# Lost dog quick prayers needed!



## lyn_j (Jul 22, 2006)

[SIZE=14pt]Telly and Miranda came today from Alabama to bring my little Candy and take Lark home with them because she dislikes Robby and they have no children. THey just called from a rest area, but didnt say wich one, to tell me that she slipped her collar and went into the woods and wont let them catch her. We are all so upset. Please pray that they can get her to come to them. Without her collar she has no id and chances of her getting back to them are slim. Please pray, they are mortified and I am very worried. I would have drivien to the rest area but when we tried to call back their cell, it is marked as private and wont go thru so I dont know where they are to get to her.[/SIZE]

HELP BONNIE!

Lyn


----------



## lilhorseladie (Jul 22, 2006)

Oh Lyn, Was it Lark that slipped out? If so, she is probably scared and doesn't know them. Oh I pray they get her...poor girl. Sending ferverent prayers.


----------



## Sterling (Jul 22, 2006)

Oh Nooo!!! What a nightmare! I hope that they find the little Doxie....poor baby must be so scared.


----------



## luckymeacres (Jul 22, 2006)

Praying----Any updates??


----------



## C & C Farms (Jul 22, 2006)

Praying they will find her!



:


----------



## lyn_j (Jul 23, 2006)

[SIZE=14pt]We just got home from trying to get her to come to us. I spent 2 hours at the rest area calling her, promising her cookies. Barry thought he saw her with the flashlight but she is absolutely not wanting to be found. I have set the Doxie rescue and Dimwiddy county animal control in motion, we put up posters at every place at the rest area we could find. We will try to find her but Lark has always been a very aloof dog even with me...... I am just praying she finds shelter because it is suposed to storm tonight. We will go back and look again tomorrow. It is about 45 minutes from home. I cant speak anymore Im so hoarse from caling her and Telly and Miranda are beside themselves. IT has been a very upsetting night for all of us. They wanted her so badly.... she seemed to like them and sat on their laps the whole afternoon. God watch over her until someone can find her.[/SIZE]

Lyn


----------



## lilhorseladie (Jul 23, 2006)

Oh I have waited for your update. I am praying for her and hope you will find her tomorrow. Don't give up yet.


----------



## MiniforFaith (Jul 23, 2006)

: Sending prayers your way for her safe return...Don't give up hope...


----------



## Jill (Jul 23, 2006)

[SIZE=14pt]OMG LYN!!! [/SIZE]

This is a dog owner's worst nightmare!

I hope she is found soon. I know you are heart sick about this!!!


----------



## Mijke (Jul 23, 2006)

: sending very very very positive thoughts for a quick reunion!


----------



## lyn_j (Jul 23, 2006)

[SIZE=14pt]We are going back down to the rest area today... Im hoping Bonnie sees this and can tell her to come out. I prayed that God would keep her safe thru the thunderstorms last night. There were places there where she could have found some shelter. She is stubborn for sure but I dont think she is stupid. Just very much her own person with her own mind.[/SIZE]

Lyn


----------



## billiethekid40 (Jul 23, 2006)

Have you tried bringing one of her doggie friends out to help you look for her? Sometimes they will come to a familiar dog before they woudl come to a familiar person. Just a thought. Hope you get her back today.


----------



## bfogg (Jul 23, 2006)

HELLO LYN,

JUST NOW SAW THIS I AM SORRY.ANY LUCK?

BONNIE


----------



## LindaL (Jul 23, 2006)

If you cant find her, please also put posters up at the vet offices in the area, in case she gets injured somehow (God forbid!) and someone takes her to the vet for treatment.

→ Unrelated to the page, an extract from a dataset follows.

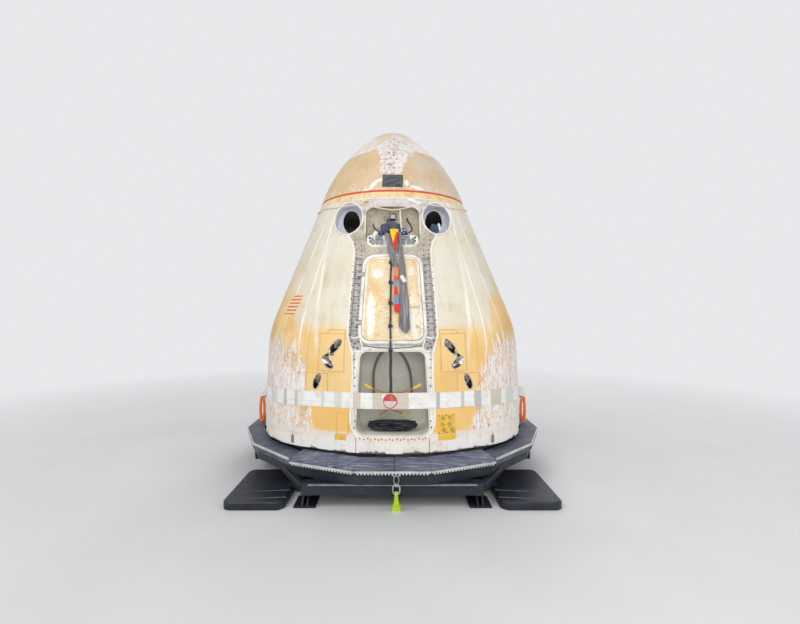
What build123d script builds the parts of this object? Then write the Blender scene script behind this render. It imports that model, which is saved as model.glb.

Hoping you find her, tho!!!!


----------



## Sterling (Jul 23, 2006)

Still thinking about her and hoping by now you've found her.


----------



## anita (Jul 23, 2006)

Prayer are on your way................. she is find soon!

Anita


----------



## Leeana (Jul 23, 2006)

Lyn, i really hope you guys find her soon. I'll be keeping you all in my thoughts, keep us posted.

This must be a nightmare!


----------



## RAPfrosty (Jul 23, 2006)

Oh my goodness, how scary! Sending prayers and good thoughts your way!!!


----------



## FairytailGlennMinis (Jul 23, 2006)

Prayers going Lark's way!!!! Please keep us updated!

-Amy


----------



## backwoodsnanny (Jul 23, 2006)

Prayers from here hoping you find her safe and sound.


----------



## lyn_j (Jul 23, 2006)

[SIZE=14pt]Nothing yet but I feel she is still there somewhere. Will take one of the other dogs back there this afternoon. The problem is it is about an hour away one way.... a couple of trips a day is all we can manage. Doachshund rescue for VA has been mobilized this morning. Both Humane societies and animal controls and all the vets in three counties. This is a stubborn independant little dog and if she doesnt want to be found..... we wont find her even if she is just a few feet away.[/SIZE]

Lyn


----------



## JeanS (Jul 23, 2006)

[SIZE=12pt]Prayers still coming your way for Lark and all involved. Hope you have better luck this afternoon. Jean[/SIZE]


----------



## MeadowRidge Farm (Jul 23, 2006)

I was hoping to read that you found her. Still praying and hoping she will be found. Corinne


----------



## sedeh (Jul 23, 2006)

Oh Lyn, I'm so sorry to hear about your dog! A few years ago my Jack Russell ran away in a thunderstorm. We hunted for her for days, put up posters. Kept getting "sightings" in one area and looked and looked. Then one morning I was eating breakfast and this voice goes off in my head "look now".....I didn't even finish my cereal, just got in the car and went. I hunted again with no luck and was just driving out of the woods when this man comes walking down the lane. "Are you looking for something" he says? I said yes, my dog. "Is it a rat terrier?", Well, it's a Jack Russell. He was silent and I asked "have you seen her?" He said........she's at our house! I went back with him and walked into their house and saw Tasha sitting on his wife's lap. She looked at me and her look was "is it really you?" then she jumped off the lady's lap and raced laps around me and I told her "I thought I'd never see you again" All three of us were crying. Apparently that morning they found her curled up on their porch. Where she was the previous 5 nights who knows....and how she kept from being coyote bait is amazing. I had to share my story because I want a similar happy ending for you.......and to tell you to listen to that little voice! Good luck Lyn.


----------



## lilhorseladie (Jul 23, 2006)

Any news on Lark? I sure hope she is safe and sound.




:


----------



## nootka (Jul 23, 2006)

Checking in and thinking of you and little Lark. Hoping she gets found whether she wants to or not!

Liz


----------



## nootka (Jul 23, 2006)

Sorry, double post!

L.


----------



## capall beag (Jul 23, 2006)

How sad.......any news?


----------



## JumpinJackFarm (Jul 23, 2006)

Don't give up....My thoughts are with you during this crazy/sad time :no: Please keep us updated...wish I was closer...I would help....Post pictures around the area...I am sure you have.


----------



## lyn_j (Jul 23, 2006)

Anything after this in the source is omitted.